### [Exercise data]
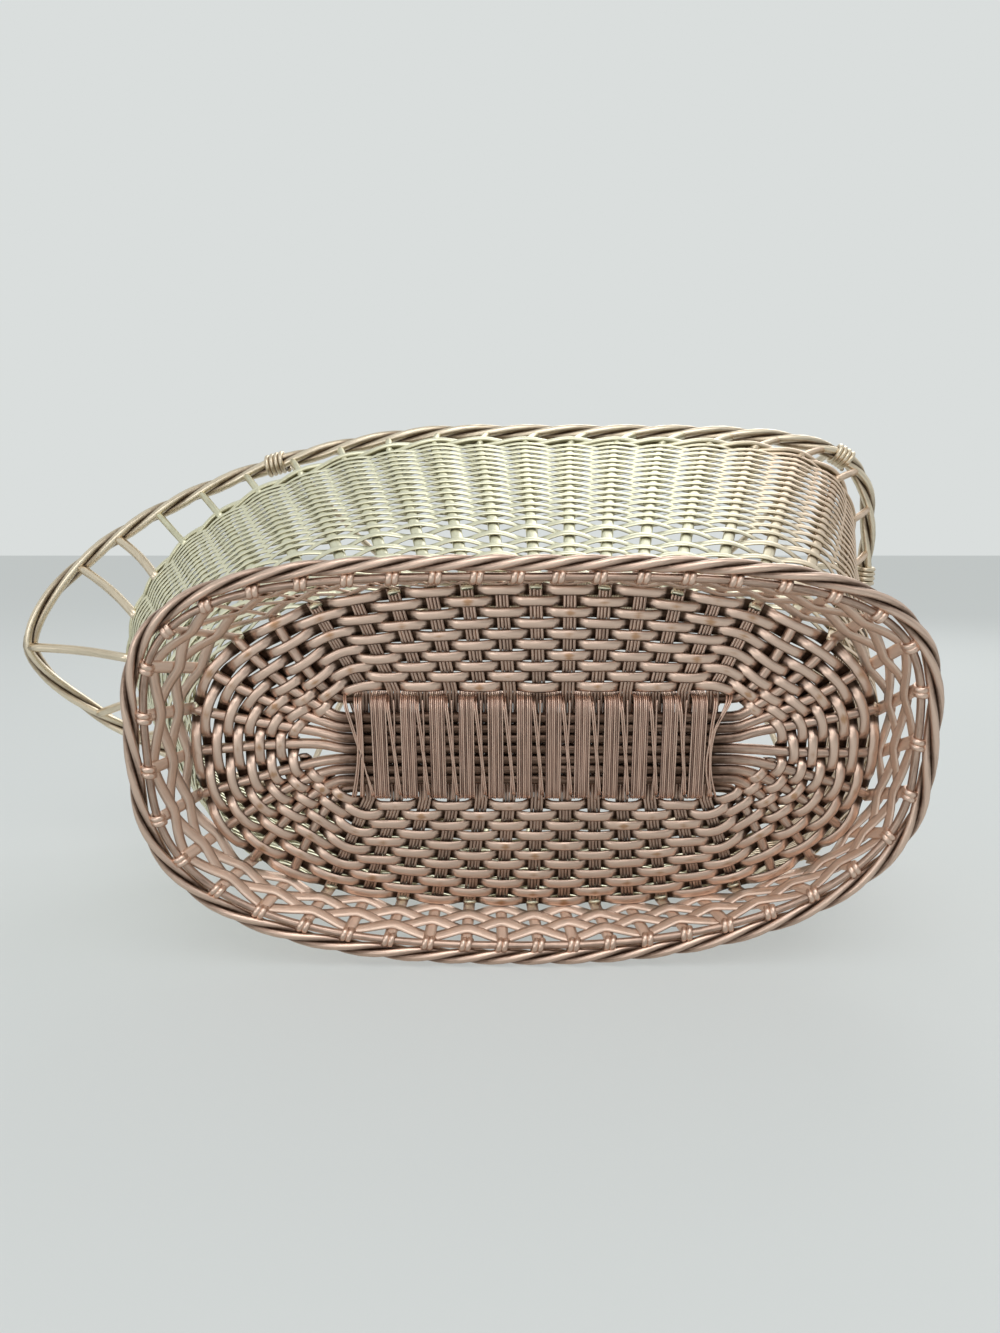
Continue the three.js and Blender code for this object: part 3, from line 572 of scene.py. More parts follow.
class BasketSizes(bpy.types.PropertyGroup):
    """Sizes of the wires, in metres."""

    base_weaver_width: bpy.props.FloatProperty(
        name="Base Weaver Width", description="Width of the flat weaver of the base",
        default=0.0028, unit="LENGTH")
    base_weaver_thickness: bpy.props.FloatProperty(
        name="Base Weaver Thickness", description="Thickness of the flat weaver of the base",
        default=0.00095, unit="LENGTH")
    spoke_wire_diameter: bpy.props.FloatProperty(
        name="Spoke Wire Diameter", description="Diameter of each of the four wires of a stake",
        default=0.00086, unit="LENGTH")
    rod_diameter: bpy.props.FloatProperty(
        name="Rod Diameter", description="Diameter of the long rods of the slath",
        default=0.0027, unit="LENGTH")
    binding_wire_diameter: bpy.props.FloatProperty(
        name="Binding Wire Diameter", description="Diameter of the fine wire that binds the slath",
        default=0.00048, unit="LENGTH")
    skirt_ribbon_width: bpy.props.FloatProperty(
        name="Skirt Ribbon Width", description="Width of the flat ribbons of the skirt",
        default=0.0029, unit="LENGTH")
    skirt_stake_width: bpy.props.FloatProperty(
        name="Skirt Stake Width", description="Width of the flat stakes of the skirt",
        default=0.0031, unit="LENGTH")
    wall_weaver_width: bpy.props.FloatProperty(
        name="Wall Weaver Width", description="Width of the weaver of the wall",
        default=0.0017, unit="LENGTH")
    wall_rows: bpy.props.IntProperty(
        name="Wall Rows", description="Number of woven rows in the wall",
        default=42, min=10, max=60)
    rib_diameter: bpy.props.FloatProperty(
        name="Rib Diameter", description="Diameter of the stake ends between border and rim",
        default=0.0023, unit="LENGTH")
    rim_strand_diameter: bpy.props.FloatProperty(
        name="Rim Strand Diameter", description="Diameter of each strand of the rim rope",
        default=0.00275, unit="LENGTH")
    foot_strand_diameter: bpy.props.FloatProperty(
        name="Foot Strand Diameter", description="Diameter of each strand of the foot rope",
        default=0.0021, unit="LENGTH")
    handle_wire_diameter: bpy.props.FloatProperty(
        name="Handle Wire Diameter", description="Diameter of the handle wires",
        default=0.0024, unit="LENGTH")


class StageSettings(bpy.types.PropertyGroup):
    """Light and backdrop."""

    key_power: bpy.props.FloatProperty(
        name="Key Light", description="Power of the large soft lamp on the left side",
        default=3.0, unit="POWER")
    fill_power: bpy.props.FloatProperty(
        name="Fill Light", description="Power of the lamp below the lip, which others follow",
        default=1.2, unit="POWER")
    backdrop: bpy.props.FloatVectorProperty(
        name="Backdrop", description="Colour of the backdrop and floor", subtype="COLOR",
        size=3, default=colour("dfe3e2")[:3], min=0.0, max=1.0)


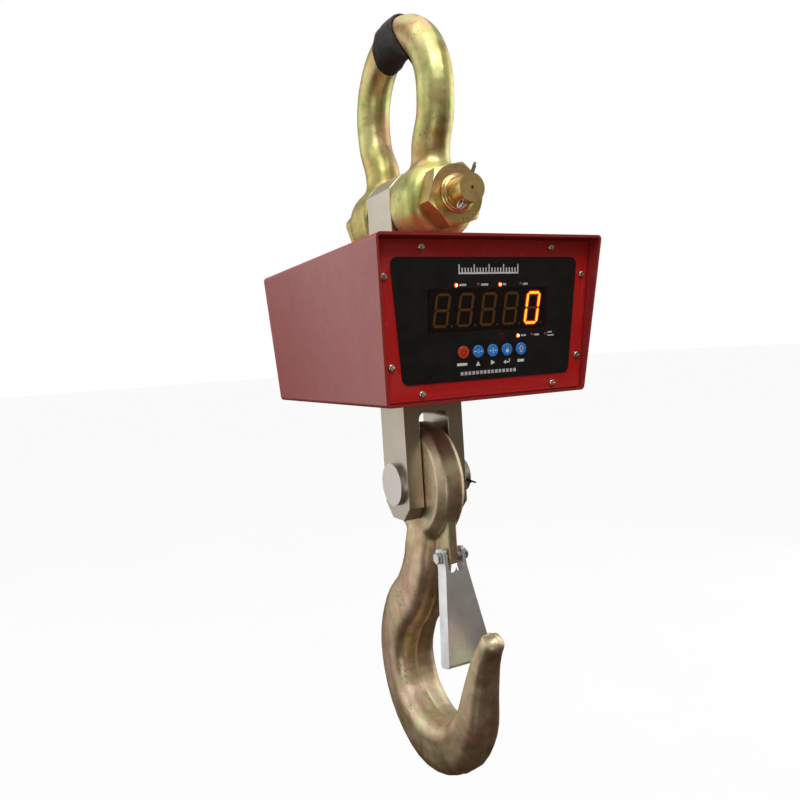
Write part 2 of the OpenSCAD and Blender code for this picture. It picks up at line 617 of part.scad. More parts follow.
// The split pin through the end of the hook pin lies nearly level, its legs to the front.
pin_cotter_x = cell_w / 2 + 9;
pin_cotter_turn = 80;
module hook_pin() color([0.67, 0.66, 0.63]) translate([0, 0, hook_z]) difference() {
  union() {
    x_rod(hook_pin_d, -cell_w / 2 - eps, cell_w / 2 + 15);
    x_rod(56, -cell_w / 2 - 7, -cell_w / 2);
  }
  translate([pin_cotter_x, 0, 0])
    rotate([180 - pin_cotter_turn, 0, 0])
      cylinder(d = 5.6, h = 80, center = true);
}
module pin_washer() color([0.7, 0.7, 0.68]) translate([0, 0, hook_z]) difference() {
  x_rod(56, cell_w / 2, cell_w / 2 + 4);
  x_rod(hook_pin_d + 0.2, cell_w / 2 - 1, cell_w / 2 + 5);
}
module pin_cotter() color([0.72, 0.72, 0.7])
  translate([pin_cotter_x, 0, hook_z]) rotate([180 - pin_cotter_turn, 0, 0]) {
    translate([0, 0, -26]) cylinder(d = 5, h = 62);
    translate([0, 0, -30]) rotate([0, 0, 90]) difference() {
      y_rod(11, -2.5, 2.5);
      y_rod(5, -4, 4);
    }
  }
latch_notch = 22;
latch_t = 2.5;
module latch_bolt() color([0.74, 0.74, 0.72]) translate([0, latch_at[0], latch_at[1]]) {
  x_rod(7.9, -latch_top_half - 1, latch_top_half + 9);
  rotate([0, 90, 0]) translate([0, 0, -latch_top_half - 6]) cylinder(d = 13 / cos(30), h = 5.5, $fn = 6);
}
module latch_nut() color([0.74, 0.74, 0.72]) translate([0, latch_at[0], latch_at[1]]) difference() {
  rotate([0, 90, 0]) translate([0, 0, latch_top_half + 0.5]) cylinder(d = 13 / cos(30), h = 6, $fn = 6);
  x_rod(8, 0, 60);
}
// The latch frame: origin on the pivot, -Z along the plate towards the hook tip.
latch_tilt = -atan(23.3 / 112);
latch_len = 133;
latch_front = 11;
latch_back = 10;
module in_latch() translate([0, latch_at[0], latch_at[1]]) rotate([latch_tilt, 0, 0]) children();
module latch_plate() color([0.62, 0.63, 0.62]) in_latch() difference() {
  intersection() {
    difference() {
      plate([[-latch_top_half, 12], [latch_top_half, 12], [latch_top_half, -14],
        [latch_end_half, -latch_len], [-latch_end_half, -latch_len], [-latch_top_half, -14]],
        -latch_front, latch_back);
      plate([[-latch_top_half + latch_t, 13], [latch_top_half - latch_t, 13], [latch_top_half - latch_t, -14],
        [latch_end_half - latch_t, -latch_len - 1], [latch_t - latch_end_half, -latch_len - 1],
        [latch_t - latch_top_half, -14]], -latch_front + latch_t, latch_back + 1);
      translate([-latch_notch / 2, -latch_front - 1, -14]) cube([latch_notch, 30, 40]);
      for (side = [-1, 1]) translate([side * latch_notch / 4, 0, -14])
        y_rod(latch_notch / 2, -latch_front - 1, 20);
    }
    rotate([0, 0, 90]) plate(rounded([[-latch_front, 11], [latch_back, 11], [latch_back, -latch_len],
      [-latch_front, -latch_len]], 5), -60, 60);
  }
  x_rod(8, -60, 60);
}
module latch_spring() color([0.75, 0.75, 0.75]) translate([0, latch_at[0], latch_at[1]]) difference() {
  union() {
    x_rod(13, -latch_top_half + latch_t + 0.1, -lug_half - 0.1);
    x_rod(13, lug_half + 0.1, latch_top_half - latch_t - 0.1);
  }
  x_rod(8.4, -40, 40);
}

shackle_bow();
bow_sleeve();
shackle_bolt();
shackle_nut();
shackle_cotter();
load_cell();
gauge_covers();
cell_lead();
upper_bracket();
lower_bracket();
bracket_bolts();
upper_seal();
lower_seal();
housing_shell();
front_panel();
front_screws();
panel_overlay();
display_window();
digit_1();
digit_2();
digit_3();
digit_4();
digit_5();
lit_leds();
dim_leds();
remote_window();
display_board();
board_spacers();
key_switches();
key_power();
key_zero();
key_tare();
key_lock();
key_up();
rear_panel();
rear_screws();
battery_cover();
cover_gasket();
cover_thumbscrews();
battery();
battery_tray();
battery_strap();
main_board();
main_spacers();
charger_socket();
hook_pin();
pin_washer();
pin_cotter();
hook_body();
latch_bolt();
latch_nut();
latch_spring();
latch_plate();
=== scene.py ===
import json
import math

import bmesh
import bpy
import numpy as np
from mathutils import Matrix, Vector


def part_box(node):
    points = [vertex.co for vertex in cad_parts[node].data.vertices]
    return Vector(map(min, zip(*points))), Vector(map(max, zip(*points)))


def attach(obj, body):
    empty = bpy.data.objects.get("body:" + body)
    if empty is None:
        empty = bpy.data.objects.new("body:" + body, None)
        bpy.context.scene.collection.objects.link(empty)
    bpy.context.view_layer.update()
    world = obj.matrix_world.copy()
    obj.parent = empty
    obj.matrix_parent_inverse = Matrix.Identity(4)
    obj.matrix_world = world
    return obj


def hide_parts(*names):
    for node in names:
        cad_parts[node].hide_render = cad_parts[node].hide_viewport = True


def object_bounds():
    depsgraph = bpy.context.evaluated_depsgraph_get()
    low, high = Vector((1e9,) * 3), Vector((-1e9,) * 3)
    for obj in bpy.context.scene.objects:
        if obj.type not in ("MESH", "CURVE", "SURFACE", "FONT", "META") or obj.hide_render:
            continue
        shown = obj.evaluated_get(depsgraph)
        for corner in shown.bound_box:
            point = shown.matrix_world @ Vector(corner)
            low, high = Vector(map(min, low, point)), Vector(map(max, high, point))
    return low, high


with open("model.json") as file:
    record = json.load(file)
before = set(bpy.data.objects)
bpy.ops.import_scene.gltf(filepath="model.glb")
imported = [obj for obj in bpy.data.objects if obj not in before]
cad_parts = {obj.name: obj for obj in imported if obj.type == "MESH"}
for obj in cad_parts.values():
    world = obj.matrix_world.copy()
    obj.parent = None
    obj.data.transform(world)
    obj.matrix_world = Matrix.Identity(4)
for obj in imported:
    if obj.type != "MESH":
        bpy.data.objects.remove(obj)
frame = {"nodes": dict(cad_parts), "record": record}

# A crane scale: shackle, load cell in a red sheet-metal housing, and a latched eye hook.
# Everything is in metres, in the row frame: +Z up, -Y towards the display.

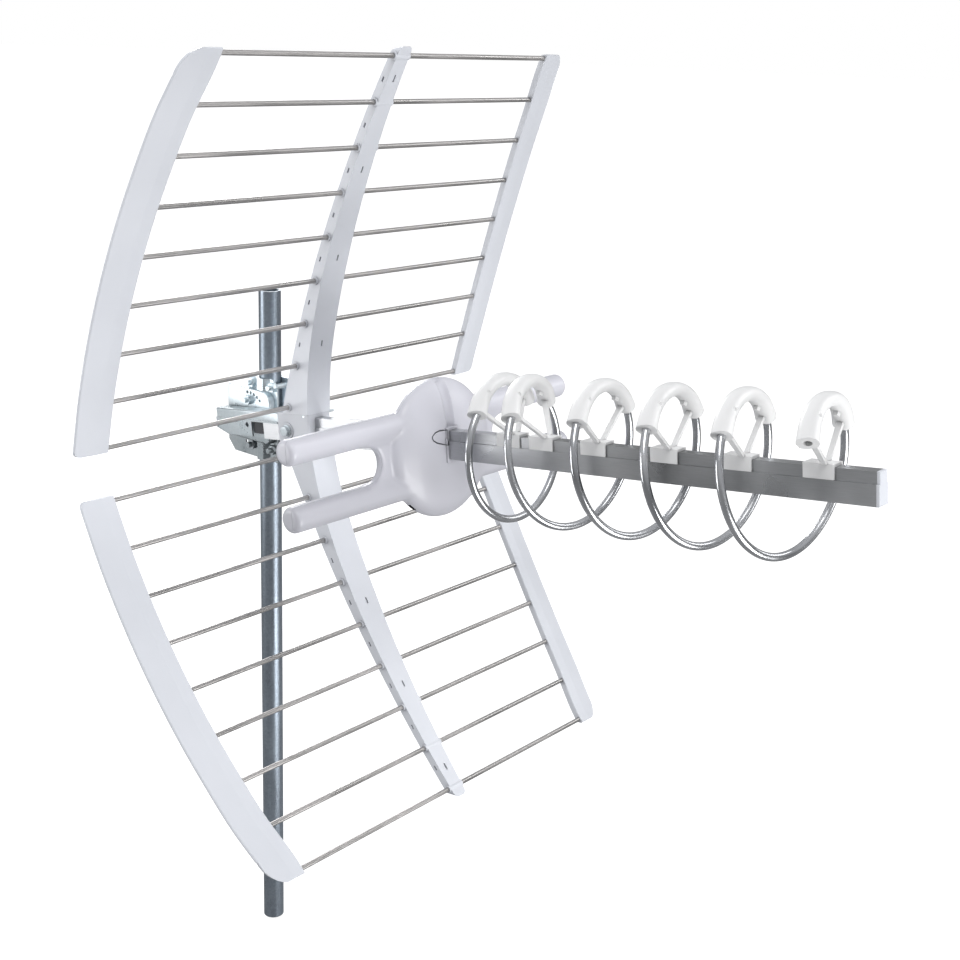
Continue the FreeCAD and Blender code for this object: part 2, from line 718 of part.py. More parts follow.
def make_pan():
    back = -WING_Y - SHEET
    body = pan_block(0.0, -PAN_FACE, back)
    front = [e for e in body.Edges if abs(e.CenterOfMass.y + PAN_FACE) < 0.01]
    body = body.makeFillet(1.5, front)
    body = body.cut(pan_block(SHEET, -PAN_FACE + SHEET, back + 5.0))
    body = body.cut(vee(-1, -PAN_FRONT, PAN_FRONT, -CLAMP_THROUGH, CLAMP_THROUGH, -20.0, SHEET + 0.2))
    tools = [cyl(BOLT_D / 2 + PIVOT_FIT, 80, V(PIVOT_X, -60, PIVOT_Z), V(0, 1, 0))]
    tools.append(cyl(BOLT_D / 2 + 0.15, 80, V(LOCK_X, -60, LOCK_Z), V(0, 1, 0)))
    for k in range(5):
        a = math.radians(96.0 - 11.6 * k)
        x = PIVOT_X + INDEX_R * math.cos(a)
        z = PIVOT_Z + INDEX_R * math.sin(a)
        tools.append(cyl(1.7, 80, V(x, -60, z), V(0, 1, 0)))
    return body.cut(Part.makeCompound(tools))


def make_jaw():
    body = vee(1, -WING_FRONT, WING_FRONT, WING_LOW, WING_HIGH)
    return body.cut(Part.makeCompound(bolt_holes()))


def make_clamp_bolt(x, z):
    return mirror_y(bolt(x, z, -WING_Y - SHEET, WING_Y + SHEET, WING_Y + SHEET + 10.0))


def make_lock_bolt():
    inside = -PAN_FACE + SHEET
    return mirror_y(bolt(LOCK_X, LOCK_Z, -inside, PAN_FACE, PAN_FACE + 9.0, 3.0))


def make_pivot_bolt():
    head_y = -MAST_IN_HEAD_Y + BOOM_W / 2 + BRACKET_FIT
    return bolt(PIVOT_X, PIVOT_Z, head_y, -PAN_FACE + SHEET, -PAN_FACE + SHEET + 5.2, 3.0)


# Bracket that carries the boom tail, in the head frame
def make_bracket():
    side = BOOM_W / 2 + BRACKET_FIT
    top = BOOM_TOP + BRACKET_FIT
    right = box(BRACKET_REAR, BRACKET_FRONT, side, side + SHEET, -BOOM_TOP, top + SHEET)
    roof = box(BRACKET_REAR, BRACKET_FRONT, -RIB_W / 2, side + SHEET, top, top + SHEET)
    body = right.fuse(roof)
    wall_end = BOOM_TAIL - TAIL_PLUG_OUT
    left = boom_section(BRACKET_FIT + SHEET, BRACKET_REAR, wall_end)
    rib = boom_section(BRACKET_FIT + SHEET, wall_end, BRACKET_FRONT)
    left = left.common(box(-300, 0, -60, 0, -BOOM_TOP + 1.0, 60))
    rib = rib.common(box(-300, 0, -60, 0, LEDGE + BRACKET_FIT, 60))
    hollow = boom_section(BRACKET_FIT, BRACKET_REAR - 1, BRACKET_FRONT + 1)
    hollow = hollow.fuse(box(BRACKET_REAR - 1, BRACKET_FRONT + 1, 0, side, -40, top))
    hollow = hollow.fuse(box(BRACKET_REAR - 1, BRACKET_FRONT + 1, -side, side, -40, 0))
    body = body.fuse([left, rib]).cut(hollow)
    tri = [V(BRACKET_REAR - 1, -40, -BOOM_TOP - 1), V(BRACKET_REAR + 26, -40, -BOOM_TOP - 1),
           V(BRACKET_REAR - 1, -40, -BOOM_TOP + 8.5)]
    body = body.cut(Part.Face(Part.makePolygon(tri + [tri[0]])).extrude(V(0, 80, 0)))
    body = body.removeSplitter()
    corner = []
    for e in body.Edges:
        c = e.CenterOfMass
        if abs(e.Length - (BRACKET_FRONT - BRACKET_REAR)) < 0.1 and c.z > top + SHEET - 0.01:
            corner.append(e)
    body = body.makeFillet(1.9, corner)
    cuts = [cyl(BOLT_D / 2 + 0.15, 60, V(BRACKET_BOLT_X, 0, -5.0), V(0, 1, 0))]
    square = box(-2.4, 2.4, -30, 0, -2.4, 2.4)
    square.rotate(V(0, 0, 0), V(0, 1, 0), 45)
    square.translate(V(-82.0, 0, 0))
    cuts.append(square)
    cuts.append(cyl(2.6, 12, V(-98.0, 0, 8.0), V(0, 0, 1)))
    cuts.append(cyl(2.6, 12, V(-64.0, 0, 8.0), V(0, 0, 1)))
    return body.cut(Part.makeCompound(cuts))


def make_bracket_bolt():
    side = BOOM_W / 2 + BRACKET_FIT
    head = hexagon(NUT_AF, 4.2, V(BRACKET_BOLT_X, side + SHEET, -5.0), V(0, 1, 0))
    shank = cyl(BOLT_D / 2, side + SHEET, V(BRACKET_BOLT_X, 0, -5.0), V(0, 1, 0))
    return head.fuse(shank).removeSplitter()


export(Part.makeCylinder(MAST_OD / 2, MAST_TOP - MAST_BOTTOM, V(0, 0, MAST_BOTTOM)).cut(
    Part.makeCylinder(MAST_OD / 2 - MAST_WALL, MAST_TOP - MAST_BOTTOM + 2, V(0, 0, MAST_BOTTOM - 1))),
    "mast_tube")

spine = make_spine()
export(place(spine), "spine_upper")
export(place(mirror_z(spine)), "spine_lower")
for i in range(ROD_COUNT):
    rod = make_rod(i)
    export(place(rod), "rod_upper_%d" % (i + 1))
    export(place(mirror_z(rod)), "rod_lower_%d" % (i + 1))
plate = make_plate()
export(place(plate), "end_plate_upper_right")
export(place(mirror_y(plate)), "end_plate_upper_left")
export(place(mirror_z(plate)), "end_plate_lower_right")
export(place(mirror_y(mirror_z(plate))), "end_plate_lower_left")
export(place(make_hub()), "reflector_hub")
export(place(make_hub_bolt()), "hub_bolt")
export(place(make_hub_pin()), "hub_pin")
export(place(make_boom()), "boom")
export(place(make_end_cap()), "boom_end_cap")
export(place(make_tail_plug()), "boom_tail_plug")
housing = make_housing()
export(place(make_front_shell(housing)), "dipole_front_shell")
export(place(make_rear_shell(housing)), "dipole_rear_shell")
for n in range(len(LOOP_MID)):
    export(place(make_loop(n)), "director_loop_%d" % (n + 1))
for n in range(len(CLIP_BASE_X)):
    export(place(make_clip(n)), "director_clip_%d" % (n + 1))
bracket = place(make_bracket())
pivot_bore = cyl(BOLT_D / 2 + PIVOT_FIT, 120, V(PIVOT_X, -80, PIVOT_Z), V(0, 1, 0))
export(bracket.cut(pivot_bore), "boom_bracket")
export(place(make_bracket_bolt()), "bracket_bolt")
export(make_saddle(), "mast_saddle")
export(make_jaw(), "mast_jaw")
export(make_pan(), "index_pan")
export(make_lock_bolt(), "lock_bolt")
export(make_pivot_bolt(), "pivot_bolt")
count = 0
for x in (-BOLT_X, BOLT_X):
    for z in (BOLT_Z_UP, BOLT_Z_DOWN):
        count += 1
        export(make_clamp_bolt(x, z), "clamp_bolt_%d" % count)
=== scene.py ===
import json
import math

import bmesh
import bpy
import numpy as np
from mathutils import Matrix, Vector


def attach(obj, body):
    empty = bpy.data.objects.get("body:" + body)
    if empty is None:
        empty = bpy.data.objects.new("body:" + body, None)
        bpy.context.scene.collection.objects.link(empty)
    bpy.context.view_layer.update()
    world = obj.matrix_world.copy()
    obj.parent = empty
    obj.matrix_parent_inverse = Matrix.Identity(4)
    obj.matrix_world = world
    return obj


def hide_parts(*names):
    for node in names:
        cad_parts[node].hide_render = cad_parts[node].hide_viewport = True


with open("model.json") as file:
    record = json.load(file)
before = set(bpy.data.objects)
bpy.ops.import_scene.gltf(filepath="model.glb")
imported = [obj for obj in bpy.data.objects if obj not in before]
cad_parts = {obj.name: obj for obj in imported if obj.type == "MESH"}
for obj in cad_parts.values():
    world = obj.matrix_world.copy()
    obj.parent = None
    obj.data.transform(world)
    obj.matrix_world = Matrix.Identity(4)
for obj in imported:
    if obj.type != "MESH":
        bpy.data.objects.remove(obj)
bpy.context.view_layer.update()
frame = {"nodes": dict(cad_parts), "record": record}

# Camera, in the row frame (metres and degrees)
CAM_POS = (1.2081, -1.0530, 0.4327)
CAM_AZ = 40.21
CAM_EL = 17.40
CAM_ROLL = 2.23
CAM_LENS = 53.65

# Head frame inside the row frame
HEAD_PITCH = math.radians(7.7)

# Stage, in metres
FLOOR_Z = -0.66
FLOOR_GLOW = 0.93
FLOOR_HALF = 60.0
DOME_R = 55.0

# Studio light: level of the world by height, from straight down at 0 to straight up at 1
WORLD_LEVELS = [(0.0, 0.34), (0.40, 0.28), (0.53, 0.28), (0.70, 0.50), (1.0, 0.70)]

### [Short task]
Print the lines from the line with "key_zero();" to the line with "low, high = Vector((1e9,)" exactly, and print nothing else. Both of those lines are included.

### [Final answer]
key_zero();
key_tare();
key_lock();
key_up();
rear_panel();
rear_screws();
battery_cover();
cover_gasket();
cover_thumbscrews();
battery();
battery_tray();
battery_strap();
main_board();
main_spacers();
charger_socket();
hook_pin();
pin_washer();
pin_cotter();
hook_body();
latch_bolt();
latch_nut();
latch_spring();
latch_plate();
=== scene.py ===
import json
import math

import bmesh
import bpy
import numpy as np
from mathutils import Matrix, Vector


def part_box(node):
    points = [vertex.co for vertex in cad_parts[node].data.vertices]
    return Vector(map(min, zip(*points))), Vector(map(max, zip(*points)))


def attach(obj, body):
    empty = bpy.data.objects.get("body:" + body)
    if empty is None:
        empty = bpy.data.objects.new("body:" + body, None)
        bpy.context.scene.collection.objects.link(empty)
    bpy.context.view_layer.update()
    world = obj.matrix_world.copy()
    obj.parent = empty
    obj.matrix_parent_inverse = Matrix.Identity(4)
    obj.matrix_world = world
    return obj


def hide_parts(*names):
    for node in names:
        cad_parts[node].hide_render = cad_parts[node].hide_viewport = True


def object_bounds():
    depsgraph = bpy.context.evaluated_depsgraph_get()
    low, high = Vector((1e9,) * 3), Vector((-1e9,) * 3)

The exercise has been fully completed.